A little food, sufficient for a ½-day period, allows the character a chance to restore strength or constitution, again by making checks for each when the food is eaten. A successful check restores that stat by 1 point. This is possible each time the character receives enough to eat in a ½-day. However, until the character has restored both strength and constitution, and eaten enough food to restore all their lost body weight to the point when fasting ended, the character is still considered to be starving.
If double the amount of food sufficient for two ½-day periods is eaten back to back, and the character is able to rest, he or she may restore 1 day's hit points through rest.
Clearly, to return to normal, the character must eat enough food to (a) restore his or her ability to rest; (b) win back all of his or her strength and constitution back through ability checks, except for 1 grace point of constitution that results from fasting; and (c) eat enough extra food to restore their body weight to the equivalent of fasting.
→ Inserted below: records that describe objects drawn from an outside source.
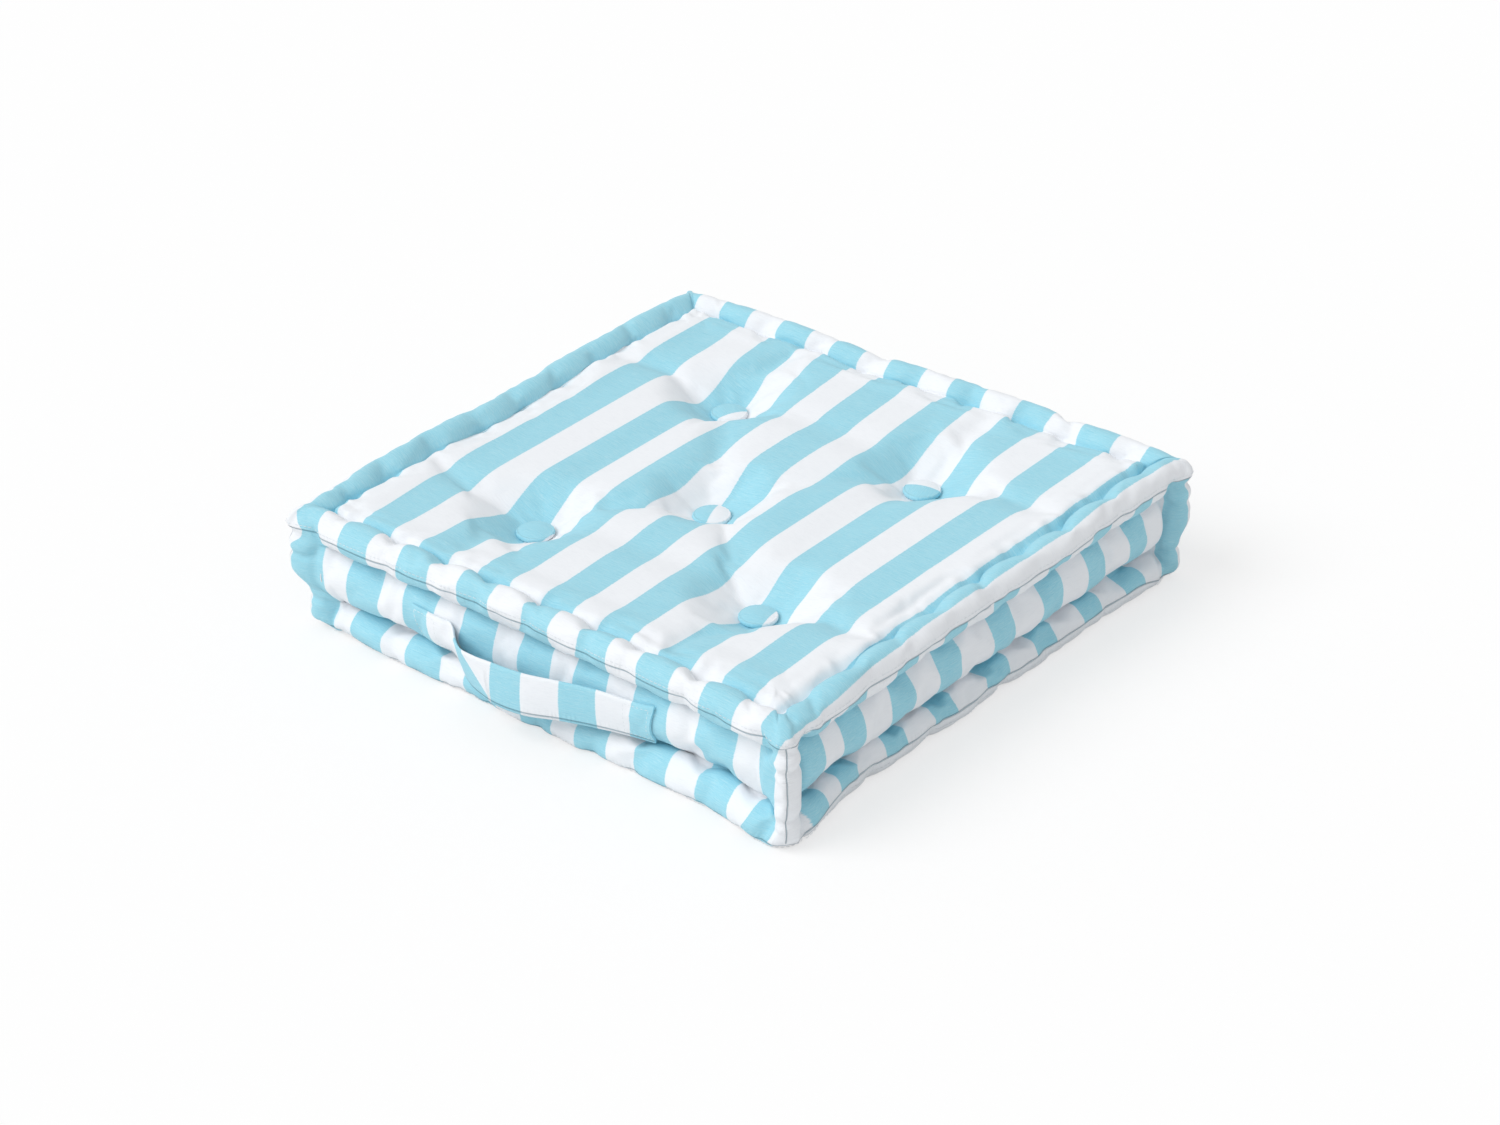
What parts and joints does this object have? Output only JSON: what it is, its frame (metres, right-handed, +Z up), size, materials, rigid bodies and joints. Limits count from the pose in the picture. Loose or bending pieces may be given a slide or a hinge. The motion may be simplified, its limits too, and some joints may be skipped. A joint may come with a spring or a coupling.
{
  "type": "tufted floor cushion",
  "caption": "Square boxed cushion of striped cotton canvas with rolled, pinch-stitched edges, covered tufting buttons on both faces and a carrying handle on one side.",
  "frame": {"origin": "on the floor, midway across the cushion and its handle together", "axes": "+Z up, X along the side that carries the handle, which faces -Y"},
  "size_m": [0.5, 0.52, 0.104],
  "materials": {
    "striped_canvas": "matte",
    "handle_canvas": "matte",
    "button_cloth": "matte",
    "button_metal": "satin",
    "fibre_filling": "matte",
    "twine": "matte",
    "sewing_thread": "satin"
  },
  "bodies": {
    "cushion": {"top_panel": "striped_canvas", "bottom_panel": "striped_canvas", "front_panel": "striped_canvas", "right_panel": "striped_canvas", "back_panel": "striped_canvas", "left_panel": "striped_canvas", "filling_core": "fibre_filling", "top_roll_filling": "fibre_filling", "bottom_roll_filling": "fibre_filling", "front_left_corner_filling": "fibre_filling", "front_right_corner_filling": "fibre_filling", "back_right_corner_filling": "fibre_filling", "back_left_corner_filling": "fibre_filling", "top_button_1_cover": "button_cloth", "top_button_1_shell": "button_metal", "top_button_1_back": "button_metal", "top_button_2_cover": "button_cloth", "top_button_2_shell": "button_metal", "top_button_2_back": "button_metal", "top_button_3_cover": "button_cloth", "top_button_3_shell": "button_metal", "top_button_3_back": "button_metal", "top_button_4_cover": "button_cloth", "top_button_4_shell": "button_metal", "top_button_4_back": "button_metal", "top_button_5_cover": "button_cloth", "top_button_5_shell": "button_metal", "top_button_5_back": "button_metal", "bottom_button_1_cover": "button_cloth", "bottom_button_1_shell": "button_metal", "bottom_button_1_back": "button_metal", "bottom_button_2_cover": "button_cloth", "bottom_button_2_shell": "button_metal", "bottom_button_2_back": "button_metal", "bottom_button_3_cover": "button_cloth", "bottom_button_3_shell": "button_metal", "bottom_button_3_back": "button_metal", "bottom_button_4_cover": "button_cloth", "bottom_button_4_shell": "button_metal", "bottom_button_4_back": "button_metal", "bottom_button_5_cover": "button_cloth", "bottom_button_5_shell": "button_metal", "bottom_button_5_back": "button_metal", "tufting_twine_1": "twine", "tufting_twine_2": "twine", "tufting_twine_3": "twine", "tufting_twine_4": "twine", "tufting_twine_5": "twine", "handle_left_end": "handle_canvas", "handle_right_end": "handle_canvas", "handle_left_stitching": "sewing_thread", "handle_right_stitching": "sewing_thread", "top_groove_stitches": "sewing_thread", "upper_wall_stitches": "sewing_thread", "lower_wall_stitches": "sewing_thread", "bottom_groove_stitches": "sewing_thread", "corner_stitches": "sewing_thread"},
    "handle": {"handle_strap": "handle_canvas"}
  },
  "joints": [
    {"name": "handle_swing", "type": "hinge", "parent": "cushion", "child": "handle", "pos_m": [-0.006, -0.2309, 0.0636], "axis": [-1, 0, 0], "range_deg": [0, 65]}
  ]
}
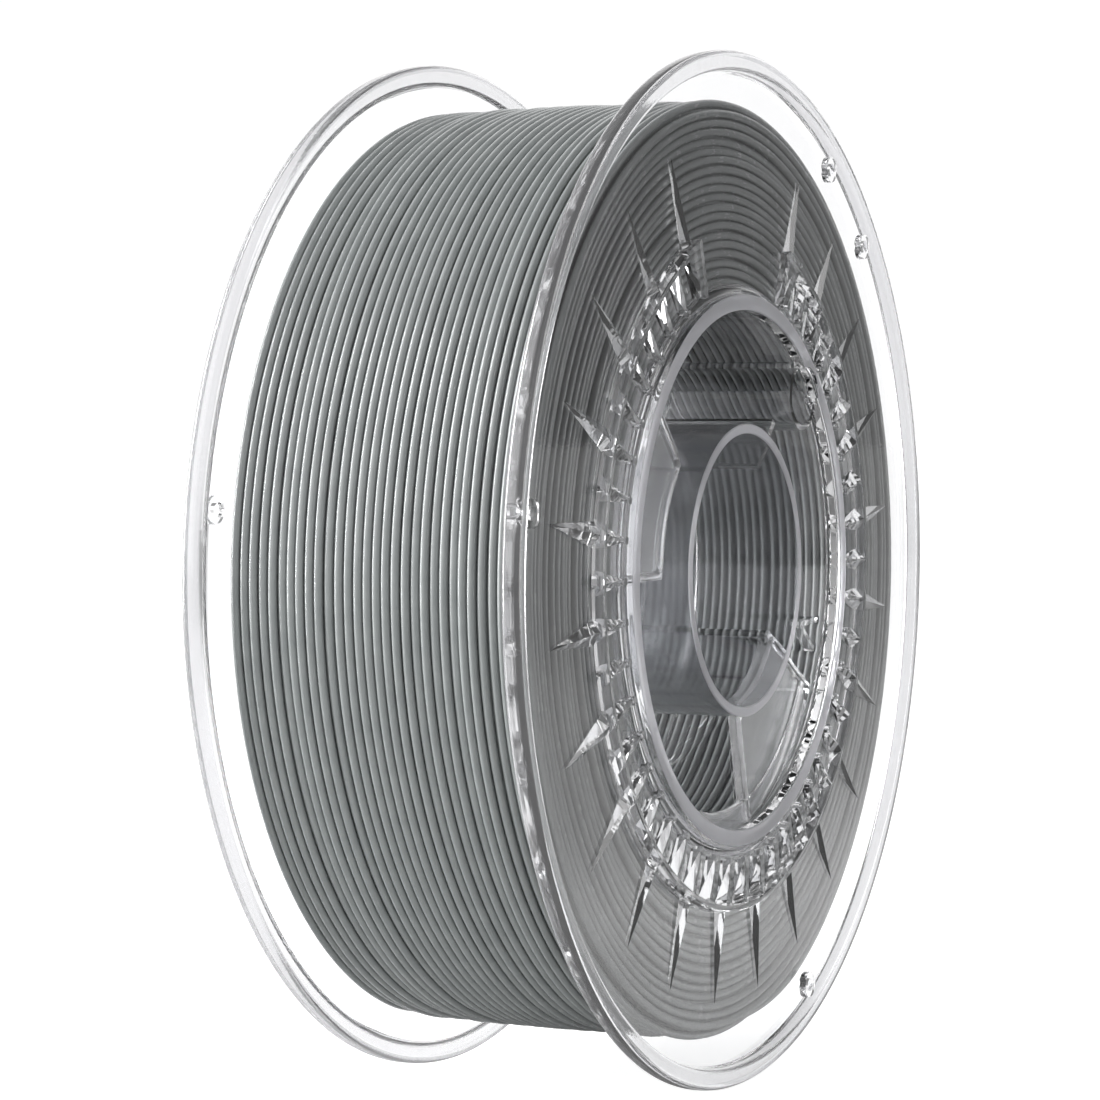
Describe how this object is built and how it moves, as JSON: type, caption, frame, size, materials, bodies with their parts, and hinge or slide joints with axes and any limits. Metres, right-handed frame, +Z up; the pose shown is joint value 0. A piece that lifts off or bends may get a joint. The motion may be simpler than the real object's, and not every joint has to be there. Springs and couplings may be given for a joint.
{
  "type": "filament spool",
  "caption": "Clear two-flange spool with a star relief on each flange, a hollow hub and a bore for a holder shaft, wound full of grey filament.",
  "frame": {"origin": "centre of the bore at mid-width, on the spool's axis", "axes": "+Y along the spool's axis from the front flange to the rear one, +Z up, +X to the right seen from the front"},
  "size_m": [0.2, 0.0662, 0.2],
  "materials": {
    "clear_plastic": "clear, polished, water-white",
    "frosted_plastic": "clear with a fine satin texture from the mould",
    "grey_filament": "satin, opaque grey"
  },
  "bodies": {
    "root": {"filament_start_clip": "clear_plastic", "filament_winding": "grey_filament", "front_bore_tube": "frosted_plastic", "front_drum": "clear_plastic", "front_flange_disc": "clear_plastic", "front_joining_boss": "clear_plastic", "front_joining_boss_rib": "clear_plastic", "front_left_pocket_floor": "clear_plastic", "front_left_pocket_rib_high": "clear_plastic", "front_left_pocket_rib_low": "clear_plastic", "front_lower_pocket_floor": "clear_plastic", "front_lower_pocket_rib_high": "clear_plastic", "front_lower_pocket_rib_low": "clear_plastic", "front_rim": "clear_plastic", "front_star_relief": "clear_plastic", "rear_bore_tube": "frosted_plastic", "rear_drum": "clear_plastic", "rear_flange_disc": "clear_plastic", "rear_joining_boss": "clear_plastic", "rear_joining_boss_rib": "clear_plastic", "rear_left_pocket_floor": "clear_plastic", "rear_left_pocket_rib_high": "clear_plastic", "rear_left_pocket_rib_low": "clear_plastic", "rear_lower_pocket_floor": "clear_plastic", "rear_lower_pocket_rib_high": "clear_plastic", "rear_lower_pocket_rib_low": "clear_plastic", "rear_rim": "clear_plastic", "rear_star_relief": "clear_plastic"}
  },
  "joints": []
}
Until this time, they will continue to be -2 to hit and -1 damage, and still be subject to one malady check a day (though, if restricted to bed rest, many of these results can be discounted).
From this, it can be seen that a character, allowed to occasionally eat, might survive in a state of starving for a very long time, with body weight swinging back and forth along with the character's ability stats. It can also be correctly surmised that halflings, gnomes and elves are considerably more threatened by starvation than other races.